Approval by the SEC also opened up more potential demand from 401(k) sponsors, companies looking to allocate on their balance sheets and other institutions that Blumberg says may have been waiting for an official green light from U.S. regulators.

At the same time, the ‘halving’ will shrink the supply of Bitcoin

Another potential cause for Bitcoin’s recent price surge is the impending “halving,” or the cryptocurrency’s intrinsic function that systematically cuts down the influx of fresh coins into circulation. Specifically, it’s when the block reward, or the incentive for miners to process transactions, gets cut in half.

A halving occurs roughly every four years, and theoretically drives up the price of Bitcoin due to an increased scarcity. The next halving is estimated to take place in mid-April.

History shows that halving events typically lead to a noteworthy boost in Bitcoin’s value. So, the current surge in Bitcoin’s price is likely driven by investors anticipating the upcoming halving, coupled with the growing acceptance of cryptocurrency by regulators and traditional markets.

“More demand plus lower supply should mean the price goes up,” says Blumberg.

While Bitcoin is enjoying a solid bull run that might eclipse its former all-time high, it remains a volatile asset. It isn’t backed by the cash flow of an underlying company, the way stocks are, meaning that the only thing holding up Bitcoin’s value is the mood of other traders.

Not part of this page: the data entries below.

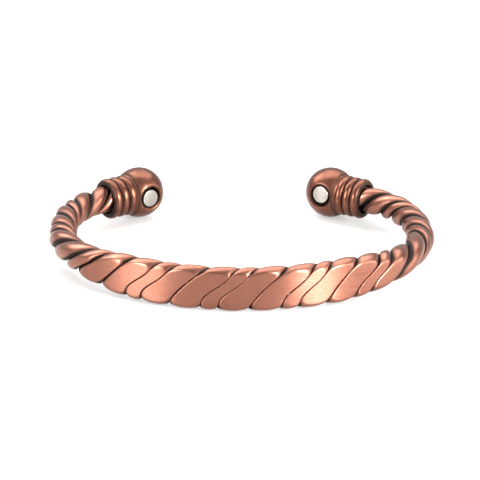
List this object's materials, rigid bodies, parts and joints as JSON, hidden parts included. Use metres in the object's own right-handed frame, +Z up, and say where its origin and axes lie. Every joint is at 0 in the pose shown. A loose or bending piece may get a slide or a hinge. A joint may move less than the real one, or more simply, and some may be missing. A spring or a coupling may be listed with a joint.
{
  "type": "magnetic bracelet",
  "caption": "Open cuff bracelet of three twisted copper wires rolled flat at the front, with ribbed ball ends that each hold a small disc magnet.",
  "frame": {"origin": "centre of the box on the table that the cuff lies on", "axes": "+X to the right across the flat front, +Y from the front to the open gap, +Z up"},
  "size_m": [0.068, 0.0588, 0.0092],
  "materials": {
    "copper_wire": "satin copper, brushed on the rolled flats, dark in the grooves",
    "cast_copper": "antiqued cast copper, dark in the rib grooves, rubbed bright on the crowns",
    "plated_magnet": "satin nickel plate"
  },
  "bodies": {
    "root": {"thick_wire_1": "copper_wire", "thick_wire_2": "copper_wire", "thin_wire": "copper_wire", "ball_end_left": "cast_copper", "ball_end_right": "cast_copper", "magnet_left": "plated_magnet", "magnet_right": "plated_magnet"}
  },
  "joints": []
}
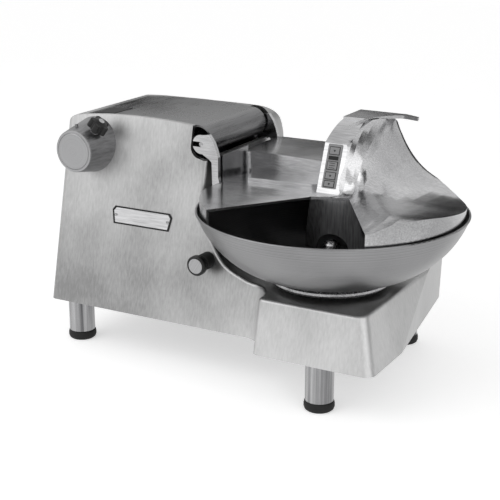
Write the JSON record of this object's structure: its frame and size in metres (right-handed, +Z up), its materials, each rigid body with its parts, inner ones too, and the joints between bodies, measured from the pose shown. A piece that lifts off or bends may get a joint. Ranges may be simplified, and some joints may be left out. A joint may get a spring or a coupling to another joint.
{
  "type": "meat bowl cutter",
  "caption": "Bench-top bowl cutter with a turning stainless bowl, knives under a hinged lid with a high hood, and a power attachment hub.",
  "frame": {"origin": "on the bench plane, under the middle of the machine", "axes": "+Z up, -Y the front face with the switch, +X the bowl end"},
  "size_m": [0.767, 0.512, 0.443],
  "materials": {
    "casting": "satin",
    "stainless": "satin",
    "steel": "satin",
    "plate": "satin",
    "rubber": "matte",
    "motor_paint": "satin",
    "bronze": "satin",
    "black_plastic": "matte"
  },
  "bodies": {
    "machine": {"attachment_hub": "casting", "bottom_cover": "stainless", "cable_gland": "black_plastic", "capacitor": "black_plastic", "data_plate": "plate", "down_shaft_bracket": "steel", "foot_front_left": "rubber", "foot_front_right": "rubber", "foot_rear_left": "rubber", "foot_rear_right": "rubber", "front_plate": "plate", "hinge_brackets": "steel", "hinge_rod": "steel", "housing": "casting", "hub_front_bush": "bronze", "hub_rear_bracket": "steel", "idler_pin": "steel", "knife_bearing": "steel", "knife_bearing_housing": "casting", "leg_front_left": "stainless", "leg_front_right": "stainless", "leg_rear_left": "stainless", "leg_rear_right": "stainless", "motor_bearings": "steel", "motor_bell_left": "motor_paint", "motor_bell_right": "motor_paint", "motor_stator": "motor_paint", "plate_rivets": "steel", "roof_cover": "stainless", "shaft_seal": "rubber", "spindle_bearings": "steel", "spindle_housing": "casting", "switch_body": "black_plastic"},
    "rotor_shaft": {"knife_shaft": "stainless", "rotor": "motor_paint", "worm_down": "steel", "worm_hub": "steel", "knife_spacer": "stainless", "knife_left": "stainless", "knife_right": "stainless", "knife_nut": "stainless"},
    "cross_shaft": {"down_shaft": "steel", "down_wheel": "bronze", "down_pinion": "steel"},
    "idler": {"idler_gear": "steel"},
    "bowl_drive": {"bowl": "stainless", "bowl_nut": "stainless", "turntable": "steel", "bowl_spindle": "steel", "bowl_gear": "steel"},
    "hub_drive": {"hub_spindle": "steel", "hub_wheel": "bronze"},
    "lid": {"bowl_cover": "stainless", "lid_baffle": "stainless", "cover_label": "plate"},
    "switch": {"switch_knob": "black_plastic"},
    "plug": {"hub_plug": "stainless"},
    "thumb_screw": {"hub_thumb_screw": "black_plastic"}
  },
  "joints": [
    {"name": "knife_spin", "type": "hinge", "parent": "machine", "child": "rotor_shaft", "pos_m": [-0.1465, 0.095, 0.322], "axis": [1, 0, 0], "continuous": true},
    {"name": "cross_spin", "type": "hinge", "parent": "machine", "child": "cross_shaft", "pos_m": [-0.1265, 0.045, 0.2], "axis": [0, 0, 1], "continuous": true},
    {"name": "idler_spin", "type": "hinge", "parent": "machine", "child": "idler", "pos_m": [-0.00686, 0.01466, 0.13], "axis": [0, 0, 1], "continuous": true},
    {"name": "bowl_spin", "type": "hinge", "parent": "machine", "child": "bowl_drive", "pos_m": [0.1535, -0.026, 0.2], "axis": [0, 0, 1], "continuous": true},
    {"name": "hub_spin", "type": "hinge", "parent": "machine", "child": "hub_drive", "pos_m": [-0.3195, -0.026, 0.372], "axis": [0, 1, 0], "continuous": true},
    {"name": "lid_hinge", "type": "hinge", "parent": "machine", "child": "lid", "pos_m": [-0.0935, 0.074, 0.396], "axis": [0, -1, 0], "range_deg": [0, 85]},
    {"name": "switch_push", "type": "slide", "parent": "machine", "child": "switch", "axis": [0, 1, 0], "range_m": [0, 0.006]},
    {"name": "plug_pull", "type": "slide", "parent": "machine", "child": "plug", "axis": [0, -1, 0], "range_m": [0, 0.06]},
    {"name": "thumb_turn", "type": "hinge", "parent": "machine", "child": "thumb_screw", "pos_m": [-0.28256, -0.076, 0.41928], "axis": [0.6157, 0, 0.788], "range_deg": [-180, 180]}
  ],
  "couplings": [
    {"joint": "cross_spin", "follows": "knife_spin", "ratio": 0.035714},
    {"joint": "idler_spin", "follows": "knife_spin", "ratio": -0.015961},
    {"joint": "bowl_spin", "follows": "knife_spin", "ratio": 0.016964},
    {"joint": "hub_spin", "follows": "knife_spin", "ratio": 0.035714}
  ]
}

The cryptocurrency is notorious for boom-bust cycles throughout its 15-year history.

“Because it’s not backstopped by anything fundamental such as cash or a company’s profit, Bitcoin is the definition of a sentiment-based trade,” says James Royal, principal writer on investing at Bankrate. “As traders gyrate between optimism and pessimism, as they have in the last few years, Bitcoin has gone parabolic – in both directions.”